Ensemble and single-cell omics studies have identified some key concepts in stem cell aging. Single-cell transcriptomics (RNA), epigenomics (ATAC) and EpiTOF (histone modi-fication) analyses have shown remarkable increases in variability with aging, both sample-to-sample and cell-to-cell.
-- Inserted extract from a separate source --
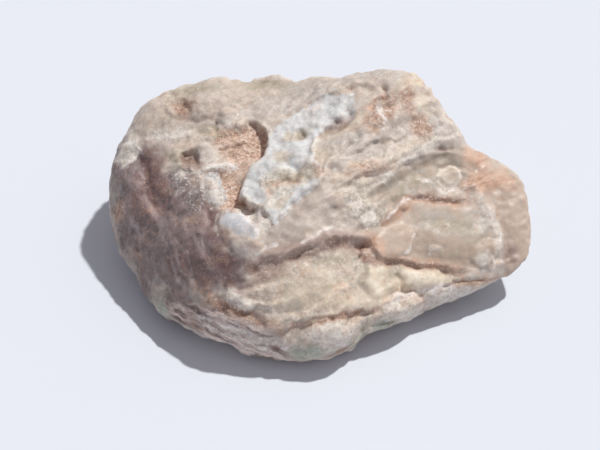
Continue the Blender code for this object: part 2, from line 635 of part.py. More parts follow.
def block_mesh():
    """The rough block inside its outline, as an even net of small faces."""
    ball = bmesh.new()
    bmesh.ops.create_icosphere(ball, subdivisions=BALL_SUBDIVISIONS, radius=1.0)
    mesh = bpy.data.meshes.new(NAME)
    ball.to_mesh(mesh)
    ball.free()
    directions = vectors_of(mesh)
    points = rough_block(directions)
    points += directions * layered_noise(points, 9.0, 3, 11)[:, None] * 0.45
    set_places(mesh, fit_outline(points))
    block = bpy.data.objects.new("block", mesh)
    bpy.context.scene.collection.objects.link(block)
    net = block.modifiers.new("Even net", "REMESH")
    net.mode = "VOXEL"
    net.voxel_size = NET_SIZE
    even = evaluated_copy(block)
    bpy.data.objects.remove(block, do_unlink=True)
    return even


def finish_of_opal():
    """Cream common opal, faintly waxy."""
    finish = bpy.data.materials.new("common opal")
    finish.use_nodes = True
    shader = finish.node_tree.nodes["Principled BSDF"]
    shader.inputs["Base Color"].default_value = (0.60, 0.48, 0.40, 1.0)
    shader.inputs["Roughness"].default_value = 0.55
    shader.inputs["Metallic"].default_value = 0.0
    return finish


def ground_cutter(collection):
    """A block under the ground, which cuts the flat that the stone rests on."""
    bpy.ops.mesh.primitive_cube_add(size=2.0 * LENGTH, location=(0.0, 0.0, -LENGTH))
    cutter = bpy.context.object
    cutter.name = "ground cutter"
    cutter.hide_render = True
    cutter.display_type = "WIRE"
    for holder in list(cutter.users_collection):
        holder.objects.unlink(cutter)
    collection.objects.link(cutter)
    return cutter


def main():
    for old in list(bpy.data.objects):
        bpy.data.objects.remove(old, do_unlink=True)
    parts = bpy.data.collections.new("opalized wood")
    cutters = bpy.data.collections.new("cutters")
    bpy.context.scene.collection.children.link(parts)
    bpy.context.scene.collection.children.link(cutters)

    mesh = block_mesh()
    points = carve(vectors_of(mesh), triangles_of(mesh)) - DRAWN_MIDDLE
    set_places(mesh, points * (LENGTH / DRAWN_LENGTH))
    mesh.materials.append(finish_of_opal())
    stone = bpy.data.objects.new(NAME, mesh)
    parts.objects.link(stone)

    thin_out = stone.modifiers.new("Thin out", "DECIMATE")
    thin_out.ratio = TRIANGLES / len(mesh.loop_triangles)
    rest = stone.modifiers.new("Resting face", "BOOLEAN")
    rest.operation = "DIFFERENCE"
    rest.solver = "EXACT"
    rest.object = ground_cutter(cutters)


main()
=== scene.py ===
"""The looks of the opalized wood: its fine surface, colours, floor, light and camera.

The shape is drawn here again exactly as the CAD source draws it, on a finer net and with a
finer grain on top. Then each point is told what it is made of: how far it lies inside each
coloured patch, how deep in a hollow, and where it lies along the wood's fibres. The material
turns those into colour, gloss and fine relief.

Shapes are in millimetres at DRAWN_LENGTH and scaled to the frame at the end.
"""

import itertools
import math

import bmesh
import bpy
import numpy as np
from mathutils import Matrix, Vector


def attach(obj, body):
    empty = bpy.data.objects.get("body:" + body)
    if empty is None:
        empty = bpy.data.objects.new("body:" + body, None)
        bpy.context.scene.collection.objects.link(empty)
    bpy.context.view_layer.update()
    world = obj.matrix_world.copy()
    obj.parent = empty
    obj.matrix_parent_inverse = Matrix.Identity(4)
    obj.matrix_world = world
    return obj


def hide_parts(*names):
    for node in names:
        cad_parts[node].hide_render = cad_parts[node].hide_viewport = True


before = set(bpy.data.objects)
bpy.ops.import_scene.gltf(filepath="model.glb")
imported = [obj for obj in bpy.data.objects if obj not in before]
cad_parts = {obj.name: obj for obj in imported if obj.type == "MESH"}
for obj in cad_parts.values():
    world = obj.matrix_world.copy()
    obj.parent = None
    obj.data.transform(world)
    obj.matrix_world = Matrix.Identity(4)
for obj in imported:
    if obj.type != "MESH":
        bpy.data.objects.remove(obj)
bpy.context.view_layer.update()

# ---- driving dimensions ----

LENGTH = 0.040  # metres, along X

DRAWN_LENGTH = 40.88  # millimetres along X, as everything below is drawn
DRAWN_MIDDLE = np.array((-0.22, 0.80, 0.0))  # millimetres, the middle of the stone's box
NET_SIZE = 0.187  # millimetres between the points that are carved

NAME = "opalized_wood_surface"

# ---- the two sheets ----

EYE_DISTANCE = 134.0  # millimetres from the heart of the stone to the viewer
FRONT_RISE = math.radians(42)
BACK_RISE = math.radians(30)
HEART = np.array((0.0, 0.0, 7.6))  # millimetres, the point that both sheets are held to
BALL_CENTRE = np.array((0.0, 0.4, 6.4))
BALL_SUBDIVISIONS = 6

# ---- broad fracture faces: name, heading and rise of the outward normal, distance ----

FACES = (
    ("top", 206, 74, 4.9),
    ("top right", 305, 53, 4.9),
    ("top left shoulder", 150, 51, 12.1),
    ("front upper", 270, 50, 5.9),
    ("front lower", 262, 5, 12.6),
    ("front below", 265, -35, 13.4),
    ("front left", 248, 22, 12.3),
    ("left flank", 212, 26, 11.5),
    ("left end", 175, 16, 18.9),
    ("left corner", 200, 8, 18.2),
    ("left below", 205, -38, 15.2),
    ("right front", 300, 8, 10.5),
    ("right below", 305, -40, 11.9),
    ("right end", 0, 5, 19.4),
    ("right end below", 5, -38, 15.2),
    ("right back", 40, 35, 15.2),
    ("back", 92, 5, 13.6),
    ("back left", 135, 18, 20.6),
    ("back below", 90, -42, 11.3),
    ("back left below", 145, -35, 16.6),
    ("under left", 190, -75, 9.0),
    ("under right", 350, -76, 8.9),
    ("under front", 265, -74, 9.2),
    ("under back", 100, -72, 9.4),
    ("underside", 0, -90, 8.4),
)
EDGE_SHARPNESS = 18.0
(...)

Genome-wide assessments of DNA methylation and histone modifications have identified loss of constitutive heterochromatin (reduced H3K9me2/3, focal loss of DNA methylation), gain of facultative heterochromatin (increase in H3K27me3), increases in bivalent domains (dually modified H3K4me3/H3K27me3), decrease in active enhancers (reduced H3K27ac), global DNA hypermethylation and broadening of H3K4me3. Collectively, these changes alter self-renewal and reduce stem cell potential but are partially reversible through longevity interventions.